Shōgun
- In office: 1335–1337
- Predecessor: Prince Moriyoshi
- Successor: Prince Okiyoshi (Southern Court) Ashikaga Takauji (Northern Court)
- Born: 1326
- Died: 1337 or January 21, 1344
- Father: Emperor Go-Daigo
- Mother: Ano Renshi

= Prince Narinaga =

Military ruler of Japan from 1335 to 1337

Prince Narinaga (成良親王, Narinaga Shinnō) (1326 – c. 1337–44) reigned from 1334 to 1338 and was one of two Sei-i Taishōguns during the Kenmu Restoration. He was also Crown Prince in 1336 (for one month).

== Family ==
Prince Narinaga was a son of Emperor Go-Daigo and Fujiwara no Renshi (藤原廉子, also called Ano Renshi 阿野廉子), daughter of Ano Kinkado.
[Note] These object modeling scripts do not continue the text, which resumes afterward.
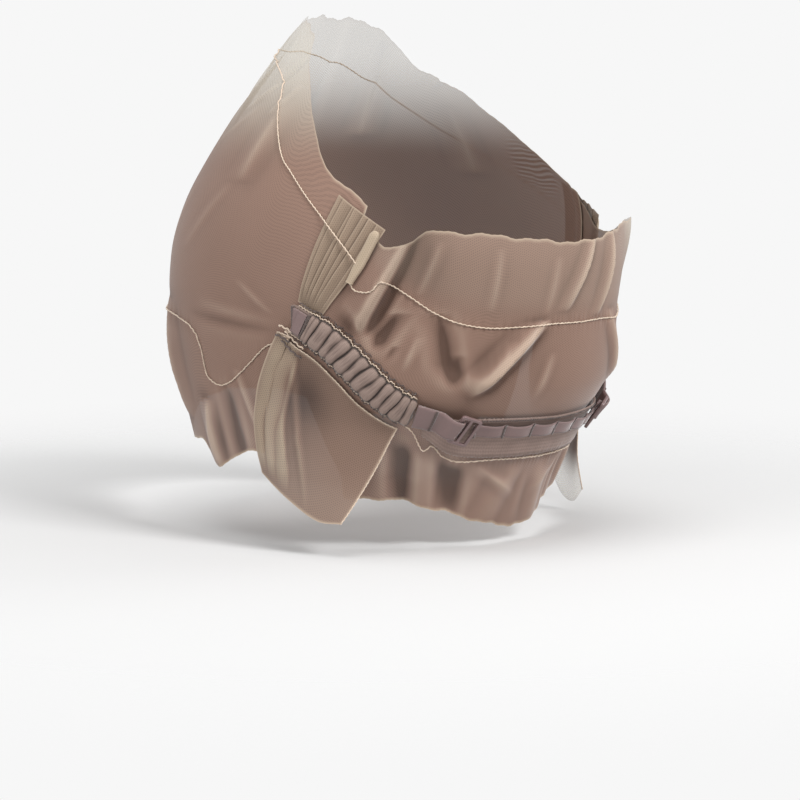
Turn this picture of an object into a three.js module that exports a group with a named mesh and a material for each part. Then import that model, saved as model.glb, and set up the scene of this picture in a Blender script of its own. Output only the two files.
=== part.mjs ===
// A lace wig cap in the form that it has on a head: a front and a back panel of fine lace round an
// open crown, joined by a pleated band at each side, with a gathered elastic casing, an adjusting
// strap and slider at each side, and a nape band with a ribbon of hook loops.
// Millimetres, +Z up. The wearer faces -Y and the wearer's left is +X. The origin is the middle of
// the head at its widest level. Angles run round the head: 0 front, 90 left, 180 back, 270 right.
import * as THREE from "three";

// The head that the cap is cut for. Nothing of it is built.
const headLength = 188;
const headWidth = 152;
const domeHeight = 86;
const leaningHeight = 42; // above this the front lace leaves the head and stands up in a peak
const peakCurl = 0.18; // how fast the peak leans further in

// Cloth and sewing.
const laceWall = 1;
const laceEase = 1.5; // from the head to the middle of the lace
const sewnGap = 0.55; // between a piece and what it is sewn on
const seamGap = 1.2; // degrees between the two lace panels, under the side pleats
const foldDepth = 6; // the deepest fold in the lace
const crownFlare = 12; // how far the spare lace above the back seam can stand out

// Side pleats.
const pleatCount = 4;
const pleatDepth = 1.1;
const rollDepth = 2.4; // the rolled rear edge of the pleats
const rollFrom = 0.82; // where the roll starts and where it is full, as shares of the pleats' width
const rollTo = 0.94;

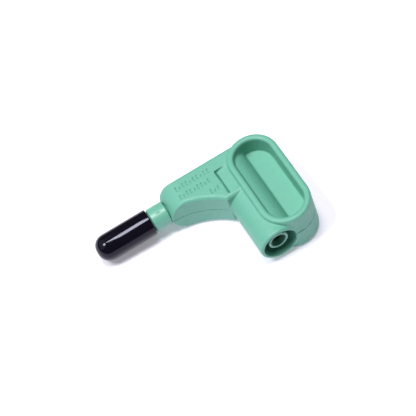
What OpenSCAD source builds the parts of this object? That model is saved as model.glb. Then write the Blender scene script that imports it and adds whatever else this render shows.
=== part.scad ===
// Right-angle adaptor: a shrouded 4 mm socket, a finger grip and a magnetic probe tip under a push-on cap.
// The socket's axis is Y with its mouth at the origin, facing -Y. The probe points along -X.
// The moulding is split on the plane z = 0 into an upper and a lower shell.

/* [Socket] */
// Distance from the socket's mouth to the probe's axis
reach = 28.3; // [28:0.1:34]
// Wall of the barrel round the socket's mouth
barrel_wall = 0.95; // [0.8:0.05:1.4]
// Width of the ring-shaped gap round the inner sleeve
gap_w = 2.05; // [1.8:0.05:2.2]
// Depth of the ring-shaped gap
gap_depth = 19.5; // [16:0.5:19.5]
// Thickness of the wall at the back of the gap
gap_back_t = 1.5; // [1:0.1:1.5]
// Rounding of the barrel's front edge
mouth_round = 0.6; // [0.2:0.05:0.7]
// Wall of the inner insulating sleeve, round the contact
sleeve_wall = 0.53; // [0.4:0.01:0.8]
// Depth of the sleeve's front face behind the mouth
sleeve_recess = 1.2; // [0.6:0.1:3]
// Distance that the lip at the sleeve's front stands back from the plug's pin
lip_gap = 0.25; // [0.1:0.05:0.4]
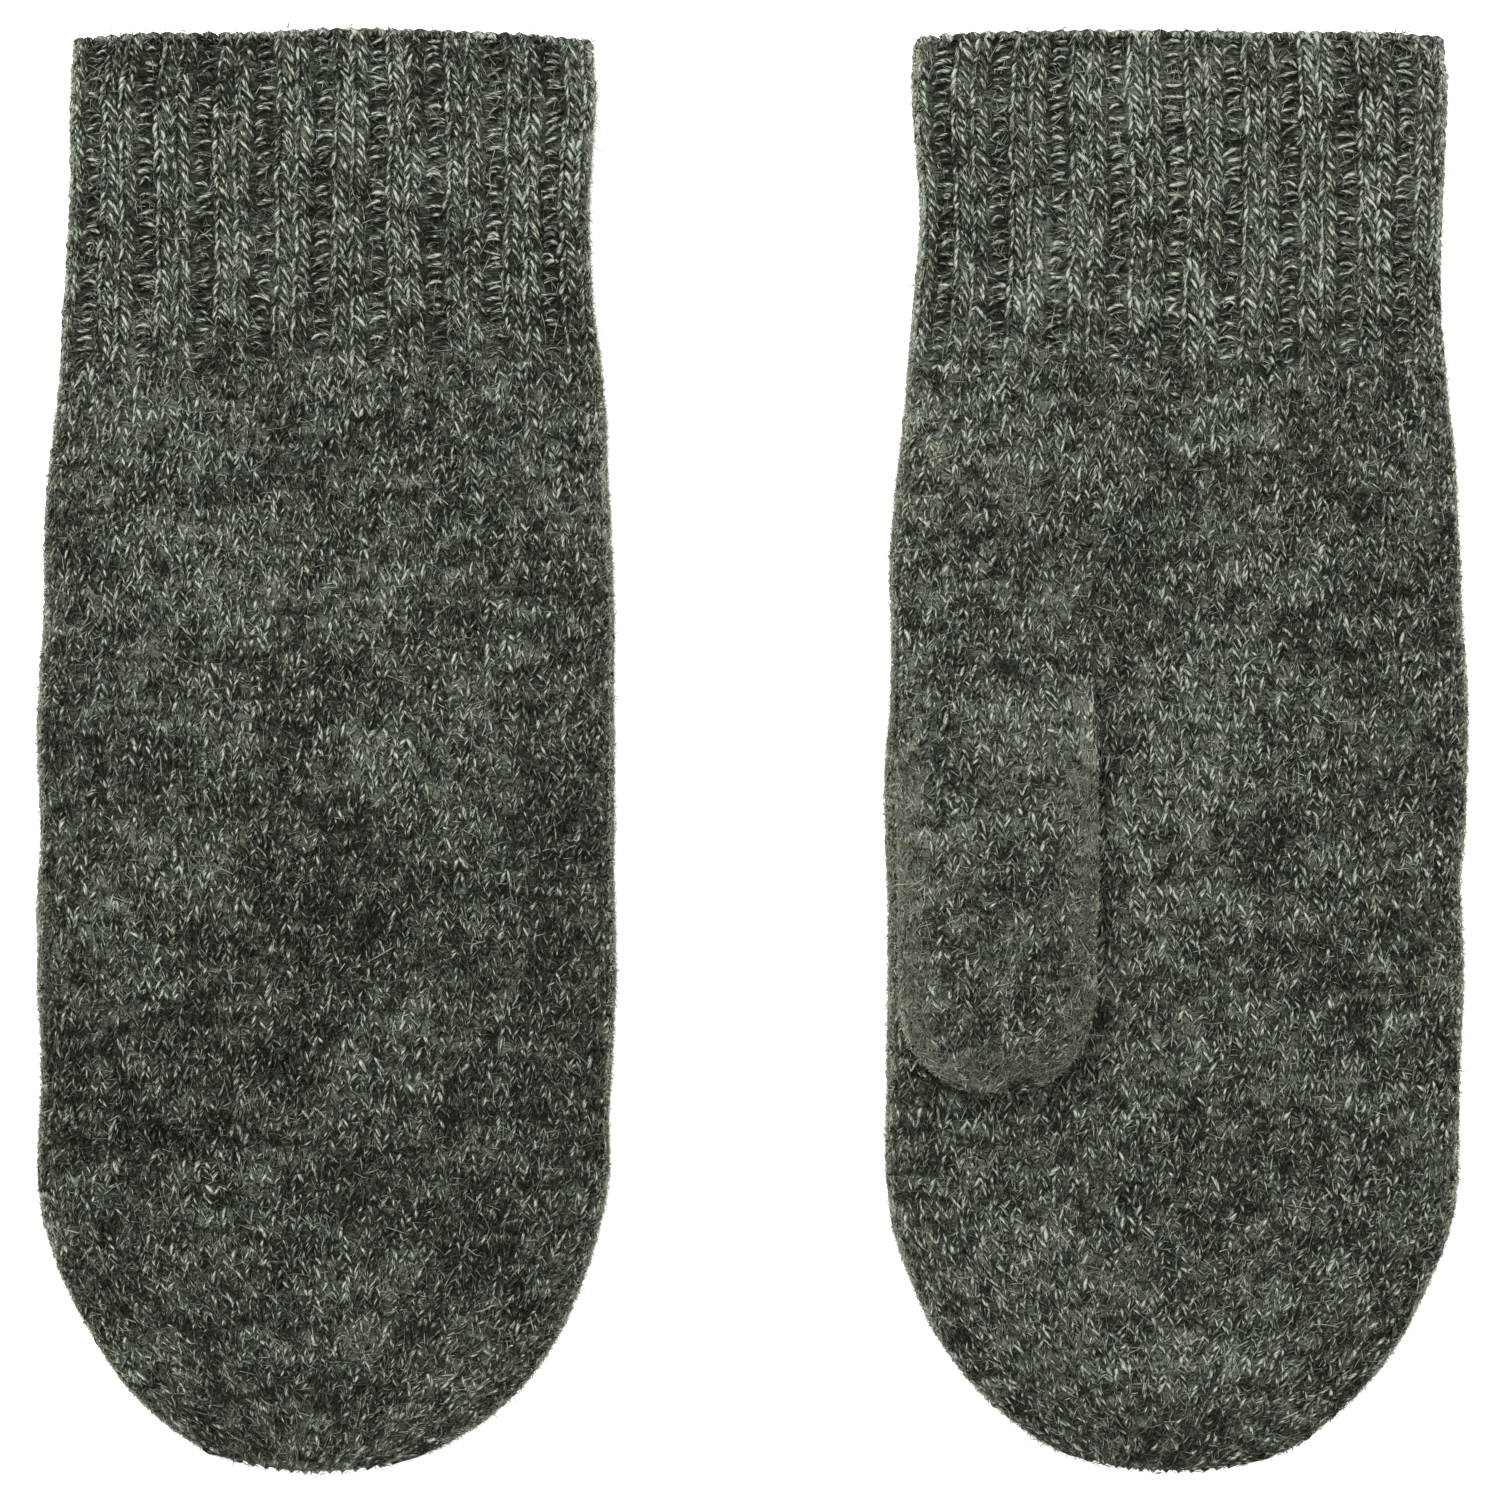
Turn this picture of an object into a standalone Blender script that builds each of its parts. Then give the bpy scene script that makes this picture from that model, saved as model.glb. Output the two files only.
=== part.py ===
"""A pair of knitted mittens lying flat, side by side, cuffs towards +Y and fingertips towards -Y.

The right mitten lies palm up with its thumb on top of the palm. The left mitten lies palm down with its
thumb under the palm. Units are metres and +Z is up. The pair rests on Z = 0 with its middle at X = 0, Y = 0.
Each mitten is a flattened tube of knitted fabric: a ribbed cuff, a plain hand, a narrowed fingertip and a
thumb.
"""

import math

import bmesh
import bpy
from mathutils import Matrix

MM = 0.001

# Plan of one mitten
LENGTH = 270 * MM
AXIS_X = 79.1 * MM  # distance of each mitten's middle line from the middle of the pair
WRIST_Y = 70 * MM  # where the ribbed cuff meets the hand
NARROWING_Y = -77 * MM  # where the fingertip starts to narrow
WIDEST_Y = -35 * MM
EDGE_LENGTH = 2.5 * MM  # of the cast-on edge
LEAN = 0.0065  # sideways drift of the middle line for each unit of length
# Half of the width along the mitten, from the mouth of the cuff to the start of the narrowing
HALF_WIDTHS = (
    (135 * MM, 49.6 * MM),
    (125 * MM, 50.3 * MM),
    (99 * MM, 49.2 * MM),
    (WRIST_Y, 50.7 * MM),
    (43 * MM, 53.0 * MM),
    (WIDEST_Y, 54.1 * MM),
    (NARROWING_Y, 53.5 * MM),
)
TIP_POWERS = (1.7, 2.3)  # shape of the fingertip's outline

# Thickness
WALL = 2.2 * MM  # of one layer of plain fabric
RIB_WALL = 2.6 * MM
HAND_THICK = 11 * MM  # both layers and the hollow between them
PRESSED_THICK = 9 * MM  # of the hand where the thumb lies against it
CUFF_THICK = 10.4 * MM
END_THICK = 4.6 * MM  # at the very tips
EDGE_POWER = 3.5  # how square a flattened section is
FLAT_GAIN = 1.03  # makes the middle of each face truly flat

# Thumb
THUMB_X = -33.5 * MM  # its middle line, from the mitten's
THUMB_HALF = 18.1 * MM
THUMB_ROOT_Y = 5 * MM  # centre of the round root, which the thumb swings about
THUMB_TIP_Y = -45.4 * MM  # centre of the round tip
THUMB_THICK = 9 * MM
THUMB_HOLE = 12.7 * MM  # radius of the hole between the hand and the thumb
SEAM_RADIUS = 11.35 * MM
SEAM_HALF_WIDTH = 1.0 * MM
SEAM_HALF_HEIGHT = 2.35 * MM

# Where the hand gives way to the thumb
DIP_ACROSS = 20 * MM
DIP_BELOW_TIP = 13 * MM
DIP_ABOVE_ROOT = 22 * MM

# Ribs of the cuff
RIBS = 9  # on each face
GROOVE_SHARE = 0.34  # of each repeat
GROOVE_SLOPE = 0.12
GROOVE_DEPTH = 0.9 * MM
RIBBED_SHARE = 0.93  # of the half width, past which the edge of the fold is plain
FOLD_ANGLES = (8, 15, 21.5)  # degrees round the section, of the points between a fold and the first rib

# Closing yarn
CLOSURE_HALF = 4.5 * MM
CLOSURE_DEPTH = 2.4 * MM

GAP = 0.3 * MM  # between pieces that touch

# How finely the surfaces are divided: points round a section, and stations along a tube (outside, inside)
RING_POINTS = 32
THUMB_POINTS = 24
SEAM_POINTS = (20, 8)  # round the seam, and round its yarn
CUFF_STATIONS = (4, 3)
HAND_STATIONS = (10, 6)  # above and below the widest place
TIP_STATIONS = (9, 7)
THUMB_ROOT_STATIONS = (6, 5)
THUMB_TIP_STATIONS = (7, 5)
SHARP_ANGLE = math.radians(40)
SMALLEST_SHARE = 0.2  # of its size that a ring keeps when it is drawn in


def smooth(t):
    """Rises from 0 to 1 as t does, level at both ends."""
    t = min(max(t, 0.0), 1.0)
    return t * t * (3 - 2 * t)


def through(points, y):
    """A smooth curve through (y, value) points that run down in y."""
    k = next((i for i in range(len(points) - 2) if y > points[i + 1][0]), len(points) - 2)
    (y0, v0), (y1, v1) = points[k], points[k + 1]

    def slope(i):
        low, high = max(i - 1, 0), min(i + 1, len(points) - 1)
        return (points[high][1] - points[low][1]) / (points[high][0] - points[low][0])

    t = (y - y0) / (y1 - y0)
    run = y1 - y0
    return (
        v0 * (1 + 2 * t) * (1 - t) ** 2
        + v1 * t * t * (3 - 2 * t)
        + slope(k) * run * t * (1 - t) ** 2
        - slope(k + 1) * run * t * t * (1 - t)
    )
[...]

His full brothers were Crown Prince Tsunenaga and Emperor Go-Murakami.

== Life ==
On 17 November 1336 Prince Narinaga became Crown Prince to Emperor Kōmyō. However, according to some accounts, Ashikaga Takauji had the prince killed in 1337 when Go-Daigo continued to resist.

Other accounts have Narinaga placed with Konoe Mototsugu after deposal and dying in 1344 (according to Diary by Nakahara no Moromori, 師守記).